>> START Extracted information

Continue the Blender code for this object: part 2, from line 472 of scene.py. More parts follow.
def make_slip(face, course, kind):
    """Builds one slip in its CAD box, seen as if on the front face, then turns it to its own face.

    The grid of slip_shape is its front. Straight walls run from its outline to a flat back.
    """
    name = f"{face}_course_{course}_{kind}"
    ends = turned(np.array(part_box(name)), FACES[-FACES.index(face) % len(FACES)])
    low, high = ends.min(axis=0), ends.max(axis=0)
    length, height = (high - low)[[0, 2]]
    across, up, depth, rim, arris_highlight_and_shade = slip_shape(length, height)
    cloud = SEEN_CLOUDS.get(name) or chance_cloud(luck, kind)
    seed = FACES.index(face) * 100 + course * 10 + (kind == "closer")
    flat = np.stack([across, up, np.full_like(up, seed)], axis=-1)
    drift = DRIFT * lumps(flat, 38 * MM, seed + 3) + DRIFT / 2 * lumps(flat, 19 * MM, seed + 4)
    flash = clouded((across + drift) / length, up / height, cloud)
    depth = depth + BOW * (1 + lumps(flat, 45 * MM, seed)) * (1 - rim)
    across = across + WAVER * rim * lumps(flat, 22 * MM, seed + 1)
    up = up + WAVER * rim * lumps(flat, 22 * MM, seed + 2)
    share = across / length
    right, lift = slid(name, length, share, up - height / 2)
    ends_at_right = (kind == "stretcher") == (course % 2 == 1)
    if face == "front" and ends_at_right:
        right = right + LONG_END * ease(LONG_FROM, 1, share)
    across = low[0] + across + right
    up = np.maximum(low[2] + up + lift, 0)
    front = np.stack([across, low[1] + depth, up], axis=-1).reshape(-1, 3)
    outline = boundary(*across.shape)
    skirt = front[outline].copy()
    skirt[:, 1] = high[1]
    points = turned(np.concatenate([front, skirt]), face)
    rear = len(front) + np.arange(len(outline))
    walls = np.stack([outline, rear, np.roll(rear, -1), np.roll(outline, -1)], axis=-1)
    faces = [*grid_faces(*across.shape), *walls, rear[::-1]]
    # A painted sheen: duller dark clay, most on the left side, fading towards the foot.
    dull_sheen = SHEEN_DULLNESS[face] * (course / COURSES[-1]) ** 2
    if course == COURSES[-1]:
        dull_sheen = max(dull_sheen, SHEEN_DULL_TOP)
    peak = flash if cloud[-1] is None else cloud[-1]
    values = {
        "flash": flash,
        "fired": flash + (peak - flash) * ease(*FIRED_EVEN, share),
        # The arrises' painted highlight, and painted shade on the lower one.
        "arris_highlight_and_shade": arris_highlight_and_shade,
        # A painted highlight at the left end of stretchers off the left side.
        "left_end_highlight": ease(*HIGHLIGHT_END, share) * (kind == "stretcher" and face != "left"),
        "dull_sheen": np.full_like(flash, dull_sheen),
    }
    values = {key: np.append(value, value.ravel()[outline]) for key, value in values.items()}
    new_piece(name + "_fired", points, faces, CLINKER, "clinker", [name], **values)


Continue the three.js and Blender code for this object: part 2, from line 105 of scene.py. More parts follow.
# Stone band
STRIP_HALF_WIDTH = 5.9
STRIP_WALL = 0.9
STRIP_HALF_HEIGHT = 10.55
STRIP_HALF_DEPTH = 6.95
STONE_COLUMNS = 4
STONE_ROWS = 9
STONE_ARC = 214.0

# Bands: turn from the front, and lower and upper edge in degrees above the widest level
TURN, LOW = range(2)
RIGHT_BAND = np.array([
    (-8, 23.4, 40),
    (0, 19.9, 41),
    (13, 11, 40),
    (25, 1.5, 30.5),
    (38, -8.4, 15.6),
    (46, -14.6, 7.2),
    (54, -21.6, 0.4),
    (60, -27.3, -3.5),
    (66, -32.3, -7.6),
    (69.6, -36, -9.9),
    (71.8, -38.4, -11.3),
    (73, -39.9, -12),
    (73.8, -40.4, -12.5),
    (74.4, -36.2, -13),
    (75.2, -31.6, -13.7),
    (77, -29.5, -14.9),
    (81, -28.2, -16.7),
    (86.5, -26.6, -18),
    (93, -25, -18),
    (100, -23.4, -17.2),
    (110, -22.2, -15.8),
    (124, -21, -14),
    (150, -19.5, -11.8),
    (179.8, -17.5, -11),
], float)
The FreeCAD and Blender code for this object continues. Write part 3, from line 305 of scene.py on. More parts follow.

>> END Extracted information

Instructions to follow:
Include the first line, the line containing "its own face.", and every line between them, copied exactly from the material above; output no other line.

Output below:
Continue the Blender code for this object: part 2, from line 472 of scene.py. More parts follow.
def make_slip(face, course, kind):
    """Builds one slip in its CAD box, seen as if on the front face, then turns it to its own face.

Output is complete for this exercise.